Australia to use harmless gas to track potential attack routes

Small amounts of a non-toxic gas will be pumped through Melbourne, Australia's underground railway stations next week as part of preparations in the event of a fire, gas leak or terrorist attack.
On Wednesday and Thursday of next week, the Department of Transport will work with the fire brigade and other emergency agencies to release sulphur hexafluoride into the three City Loop stations – Flagstaff, Melbourne Central and Parliament, The Age reports.
Releasing the odorless gas into the air flows will allow the federal government, the fire brigade and local rail authorities to know how oxygen and other gases disperse in the tunnels. Staff with ambient air analyzers will then take samples around the station to model what the gas does when it is released.
According to the Department of Transport, there are no health or safety risks to the public from the gas release, which would last for approximately three hours on both days, starting at 2 p.m.

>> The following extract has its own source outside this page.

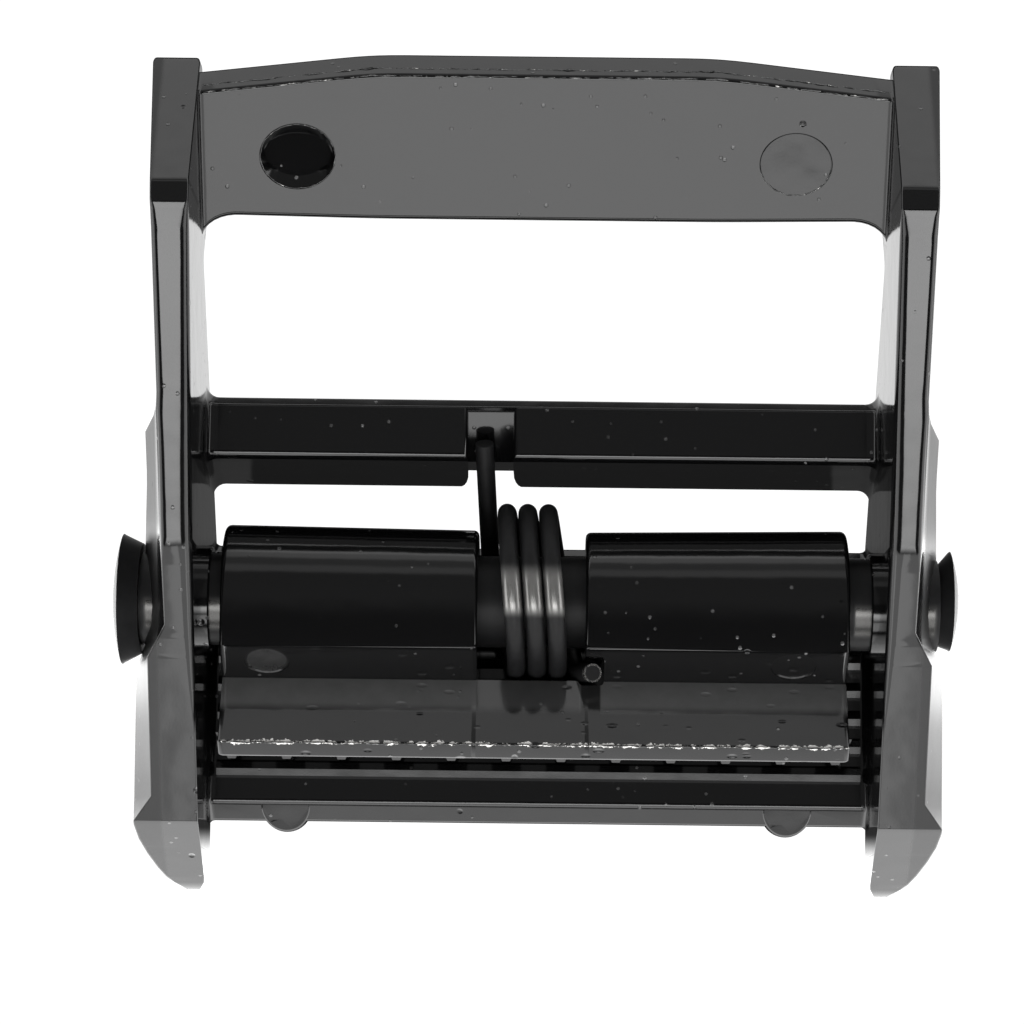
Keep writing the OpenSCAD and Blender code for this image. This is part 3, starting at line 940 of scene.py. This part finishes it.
def flash_tree(name):
    """A thin ragged burr along a line: its height and sideways wander come from seeded noise."""
    b, g = node_group(name, [("Thickness", "NodeSocketFloat"), ("Wander", "NodeSocketFloat"),
                             ("Grain", "NodeSocketFloat"), ("Seed", "NodeSocketFloat"),
                             ("Finish", "NodeSocketMaterial")])
    path = b.add("GeometryNodeMeshToCurve", None, {"Mesh": g["Geometry"]})
    fine = b.add("GeometryNodeResampleCurve", {"mode": "LENGTH"}, {"Curve": path, "Length": 0.09})
    here = b.add("GeometryNodeInputPosition")
    spread = b.add("ShaderNodeTexNoise", {"noise_dimensions": "4D"}, {
        "Vector": here, "W": g["Seed"], "Scale": g["Grain"], "Detail": 3.0, "Roughness": 0.7}, out=1)
    centred = b.add("ShaderNodeVectorMath", {"operation": "SUBTRACT"}, {0: spread, 1: (0.5, 0.5, 0.5)})
    scale = b.add("ShaderNodeVectorMath", {"operation": "SCALE"}, {0: centred, "Scale": g["Wander"]})
    moved = b.add("GeometryNodeSetPosition", None, {"Geometry": fine, "Offset": scale})
    swell = b.add("ShaderNodeTexNoise", {"noise_dimensions": "4D"}, {
        "Vector": here, "W": g["Seed"] + 7.0, "Scale": g["Grain"] * 1.7, "Detail": 3.0, "Roughness": 0.7})
    radius = b.add("ShaderNodeMapRange", None, {"Value": swell, 1: 0.36, 2: 0.64, 3: 0.25, 4: 1.25})
    ring = b.add("GeometryNodeCurvePrimitiveCircle", None, {"Resolution": 6, "Radius": 1.0})
    burr = b.add("GeometryNodeCurveToMesh", None, {
        "Curve": moved, "Profile Curve": ring, "Scale": radius * g["Thickness"], "Fill Caps": True})
    real = b.add("GeometryNodeRealizeInstances", None, {"Geometry": burr})
    dressed = b.add("GeometryNodeSetMaterial", None, {"Geometry": real, "Material": g["Finish"]})
    b.add("NodeGroupOutput", None, {0: dressed})
    return b.tree


def polyline(name, lines):
    """A mesh of edges only, through lists of points."""
    points, edges = [], []
    for line in lines:
        base = len(points)
        points += [tuple(p) for p in line]
        edges += [(base + k, base + k + 1) for k in range(len(line) - 1)]
    mesh = bpy.data.meshes.new(name)
    mesh.from_pydata(points, edges, [])
    return mesh


class BUCKLE_OT_torsion_spring(bpy.types.Operator):
    """Wind the spring's wire around the pin"""

    bl_idname = "buckle.torsion_spring"
    bl_label = "Torsion spring"

    def execute(self, context):
        sizes, finish = context.scene.buckle_sizes, context.scene.buckle_finish
        coil = [coil_point(a) for a in np.linspace(COIL_START, COIL_END, 240)]
        start, end = Vector(LEG_TIPS[0]), Vector(LEG_TIPS[1])
        line = [start.lerp(coil[0], t) for t in (0, 0.25, 0.5, 0.75, 0.92)] + coil
        line += [coil[-1].lerp(end, t) for t in (0.08, 0.3, 0.6, 1.0)]
        steel = material_named("spring_wire_steel", blackened_steel, finish, wire_ends_and_highlight, 0.5)
        spring = grown("wound_spring", polyline("spring_line", [line]), wire_tree("wound_wire"),
                       {"Radius": sizes.wire_diameter / MM / 2, "Sides": 24, "Finish": steel})
        finished(spring, ROOT_BODY, steel, ["torsion_spring"], 40)
        return {"FINISHED"}


class BUCKLE_OT_ribs_and_teeth(bpy.types.Operator):
    """Set the cross ribs on the base plate and the teeth along the cam"""

    bl_idname = "buckle.ribs_and_teeth"
    bl_label = "Ribs and teeth"

    def execute(self, context):
        sizes, finish = context.scene.buckle_sizes, context.scene.buckle_finish
        paint = material_named("frame_gloss_paint", gloss_paint, finish)
        lever_paint = material_named("lever_gloss_paint", gloss_paint, finish, thumb_chips, thumb_dents,
                                     lever_painted_light_and_film)
        blank = bpy.data.meshes.new("rib_start")
        ribs = grown("cross_ribs", blank, row_tree("rib_row", "rib"), {
            "Count": sizes.rib_count, "Start": (0, -4.7, BASE_T - 0.05),
            "Step": (0, -sizes.rib_pitch / MM, 0), "Width": 1.14, "Height": 0.52, "Length": 39.0,
            "Finish": paint})
        finished(ribs, ROOT_BODY, paint, (), 40)
        pitch = 3.3
        first = -0.3 - pitch * (sizes.tooth_count - 1) / 2
        blank = bpy.data.meshes.new("tooth_start")
        teeth = grown("cam_teeth", blank, row_tree("tooth_row", "tooth"), {
            "Count": sizes.tooth_count, "Start": (first, PIN_Y - 7.6, PIN_Z - 4.85), "Step": (pitch, 0, 0),
            "Width": 1.9, "Height": 1.8, "Length": 1.5, "Finish": lever_paint})
        finished(teeth, LEVER_BODY, lever_paint, (), 30)
        return {"FINISHED"}


def bare_burr(name, finish, start, film=0.0):
    """Thin paint on a sharp burr, dusty, and worn through to bright metal where the noise passes start."""
    def worn(b, place):
        ragged = noise(b, place, 1.3, 4.0, 0.7)
        return ragged.smooth(start, start + 0.12)

    def dusted(b, place):
        uneven = noise(b, place, 2.1, 2.0, 0.6)
        return uneven.smooth(0.3, 0.6) * (film / DUST_AND_LIGHT_GREY)

    return gloss_paint(name, finish, worn, None, dusted if film else None)


class BUCKLE_OT_burrs(bpy.types.Operator):
    """Lay the ragged casting burrs along the parting lines and the thumb plate's edge"""

    bl_idname = "buckle.burrs"
    bl_label = "Burrs"

    def execute(self, context):
        finish = context.scene.buckle_finish
        burr = material_named("worn_burr_paint", bare_burr, finish, 0.52)
        dusty = material_named("dusty_burr_paint", bare_burr, finish, 0.57, 0.09)
        strip, lip = [], []
        for x in np.linspace(-21.9, 21.9, 89):
            shift = swept_back(min(abs(x), HALF_IN))
            strip.append((x, 22.5 - shift, end_z(22.5 - max(abs(x) - 20, 0) * 0.1) + 0.01))
        for x in np.linspace(-19.7, 19.7, 81):
            lip.append((x, 22.0 - swept_back(x), plate_z(22.0) - 0.05))
        tree = flash_tree("ragged_burr")

        def lay(name, lines, thickness, wander, grain, seed, paint, body):
            line = polyline(name.replace("burr", "line"), lines)
            obj = grown(name, line, tree, {
                "Thickness": thickness, "Wander": wander, "Grain": grain, "Seed": seed, "Finish": paint})
            finished(obj, body, paint, (), 60)

        lay("parting_burr", [strip], 0.035, 0.3, 1.3, 3.0, dusty, ROOT_BODY)
        lay("plate_burr", [lip], 0.05, 0.22, 1.6, 8.0, dusty, ROOT_BODY)
        rims = []
        for x, y, r, pit in MARKS:
            ring = mark_ring(x, y, r, r * 0.89, 0.0, 0.0, 48)
            rims.append([ring[k % 48] for k in (range(49) if pit else range(26, 47))])
        lay("mark_burr", rims, 0.04, 0.16, 2.2, 11.0, dusty, ROOT_BODY)
        y, z = PIN_Y + THUMB_EDGE[0] - 0.03, PIN_Z + THUMB_EDGE[1]
        thumb = [(x, y, z) for x in np.linspace(LEVER_LEFT + 0.3, LEVER_RIGHT - 0.3, 60)]
        lay("thumb_burr", [thumb], 0.045, 0.24, 1.9, 5.0, burr, LEVER_BODY)
        return {"FINISHED"}


def studio_world(stage):
    """Soft boxes and pale walls as a pattern of directions: dark overhead, bright towards the load end."""
    world = bpy.data.worlds.new("studio")
    world.use_nodes = True
    b = Bench(world.node_tree)
    direction = b.add("ShaderNodeTexCoord", out=0)
    x, y, z = axes_of(b, direction)
    tilt = (y * -1.0).maths("ARCTAN2", z) * (180 / math.pi)
    back = tilt * -1.0
    side = x.maths("ABSOLUTE")
    key = tilt.between(21.5, 25.5, 27, 44) * (1 - side.smooth(0.42, 0.5))
    fill = tilt.between(41, 44, 60, 66) * (1 - side.smooth(0.75, 0.9))
    fill = fill * (1 - side.smooth(0.098, 0.106) * 0.45)
    front = tilt.smooth(68, 80) * 2.0 + tilt.smooth(80, 92) * 0.8
    line = back.between(35, 41, 46, 53) * 0.5
    rear = line + back.smooth(46, 54) * 0.2 + back.smooth(60, 65) * 0.65 + back.smooth(71, 73.5) * 0.6
    over = back.smooth(-6, 1) * 0.15
    walls = side.smooth(0.5, 0.7)
    sides = (1 - z.smooth(0.34, 0.42)) * walls
    boxes = key * stage.key + fill * stage.fill
    light = boxes + (front + rear) * (1 - walls) + sides * stage.horizon + over + 0.05
    camera = b.add("ShaderNodeLightPath", out=0)
    level = light * (1 - camera) + camera * stage.floor
    sky = b.add("ShaderNodeBackground", None, {"Color": (1, 1, 1, 1), "Strength": level})
    b.add("ShaderNodeOutputWorld", None, {"Surface": sky})
    return world


def floor_material(stage):
    """White to the eye; to reflections it glows, falling off behind the buckle, with a painted shadow under
    the buckle.
    """
    material, b = fresh_material("pale_floor")
    x, y, _ = axes_of(b, in_millimetres(b))
    side = x.maths("ABSOLUTE")
    far = (y * -1.0).smooth(45, 110)
    front = (1 - y.smooth(-23, -20)) * (3.85 - far * 1.1)
    glow = 2.3 + y.smooth(-14, -11) * 2.2 - y.smooth(-4, -1) * 3.3
    beside = side.smooth(22, 24) * y.between(-23, -20, 22, 30) * glow
    behind = y.smooth(23, 25) * (0.55 - y.smooth(32, 42) * 0.45)
    within = (1 - side.smooth(19.5, 21)) * y.between(2, 5, 22, 24) * 1.1
    gap = side.between(17.9, 18.2, 19.8, 21) * y.between(-4, -2, 2, 5) * 0.07
    # Under the buckle only the faint base glow is left: a painted shadow
    level = (front + beside + behind + within + gap + 0.04) * 0.25
    camera = b.add("ShaderNodeLightPath", out=0)
    shade = level * (1 - camera) + camera * (stage.floor / 4)
    grey = b.add("ShaderNodeCombineXYZ", None, {"X": shade, "Y": shade, "Z": shade})
    shader = b.add("ShaderNodeBsdfPrincipled", None, {
        "Base Color": (0, 0, 0, 1), "Roughness": 1.0, "Specular IOR Level": 0.0, "Emission Color": grey,
        "Emission Strength": 4.0})
    b.add("ShaderNodeOutputMaterial", None, {"Surface": shader})
    return material


# The camera: what it looks at, from how far and how steeply, its roll, and the photograph's focal length,
# width and optical centre in pixels
TARGET = (0, -2.2, 13.1)
AWAY = 203
STEEP = math.radians(82)
ROLL = math.radians(0.65)
FOCAL, WIDTH, OPTIC_X = 3491.6, 1024, 541.3


class BUCKLE_OT_stage(bpy.types.Operator):
    """Set the pale floor, the studio light and the camera"""

    bl_idname = "buckle.stage"
    bl_label = "Stage"

    def execute(self, context):
        stage = context.scene.buckle_stage
        scene = context.scene
        bm = bmesh.new()
        bmesh.ops.create_circle(bm, cap_ends=True, segments=96, radius=3.0)
        floor = object_of("floor", bm)
        floor.data.transform(Matrix.Translation((0, 0, -0.00005)))
        floor.data.materials.append(floor_material(stage))
        scene.world = studio_world(stage)
        scene.view_settings.view_transform = "Standard"

        back = Vector((0, -math.cos(STEEP), math.sin(STEEP)))
        data = bpy.data.cameras.new("view")
        data.sensor_width = 36.0
        data.lens = FOCAL / WIDTH * data.sensor_width
        data.shift_x = -(OPTIC_X - WIDTH / 2) / WIDTH
        data.clip_start = 0.01
        camera = bpy.data.objects.new("view", data)
        context.collection.objects.link(camera)
        turn = (-back).to_track_quat("-Z", "Y").to_matrix().to_4x4()
        turn = turn @ Matrix.Rotation(ROLL, 4, "Z")
        camera.matrix_world = Matrix.Translation((Vector(TARGET) + back * AWAY) * MM) @ turn
        scene.camera = camera
        return {"FINISHED"}


STEPS = ("casting", "cam_lever", "pivot_pin", "torsion_spring", "ribs_and_teeth", "burrs", "stage")


class BUCKLE_PT_panel(bpy.types.Panel):
    """Buttons for each piece"""

    bl_idname = "BUCKLE_PT_panel"
    bl_label = "Cam buckle"
    bl_space_type = "VIEW_3D"
    bl_region_type = "UI"
    bl_category = "Cam buckle"

    def draw(self, context):
        column = self.layout.column()
        for group in (context.scene.buckle_sizes, context.scene.buckle_finish, context.scene.buckle_stage):
            for name in group.__annotations__:
                column.prop(group, name)
        for step in STEPS:
            column.operator("buckle." + step)


CLASSES = (BuckleSizes, BuckleFinish, BuckleStage, BUCKLE_OT_casting, BUCKLE_OT_cam_lever,
           BUCKLE_OT_pivot_pin, BUCKLE_OT_torsion_spring, BUCKLE_OT_ribs_and_teeth, BUCKLE_OT_burrs,
           BUCKLE_OT_stage, BUCKLE_PT_panel)


def register():
    for cls in CLASSES:
        bpy.utils.register_class(cls)
    bpy.types.Scene.buckle_sizes = bpy.props.PointerProperty(type=BuckleSizes)
    bpy.types.Scene.buckle_finish = bpy.props.PointerProperty(type=BuckleFinish)
    bpy.types.Scene.buckle_stage = bpy.props.PointerProperty(type=BuckleStage)


def unregister():
    del bpy.types.Scene.buckle_stage
    del bpy.types.Scene.buckle_finish
    del bpy.types.Scene.buckle_sizes
    for cls in reversed(CLASSES):
        bpy.utils.unregister_class(cls)


def main():
    register()
    for step in STEPS:
        getattr(bpy.ops.buckle, step)()


if __name__ == "__main__":
    main()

Stephen Lincoln of Adelaide University's School of Chemistry and Physics said that sulphur hexafluoride is harmless if used in the low quantities planned next week.
"They use it quite extensively in the London Underground and also in the New York subway [for air quality tests]," Lincoln said, according to The Age. "It is a very unreactive gas, and it therefore is not injurious if you ingest it. It's not much absorbed into the bloodstream."
Chris Watt, the fire brigade's assistant chief office, said that approximately 30 firemen would be in the loop during testing.
"The whole purpose of the trial is to study where the sulphur hexafluoride travels to," Watt said, according to The Age. '"We want to understand potential areas of risk if a chemical or biological release occurred in an underground transport system."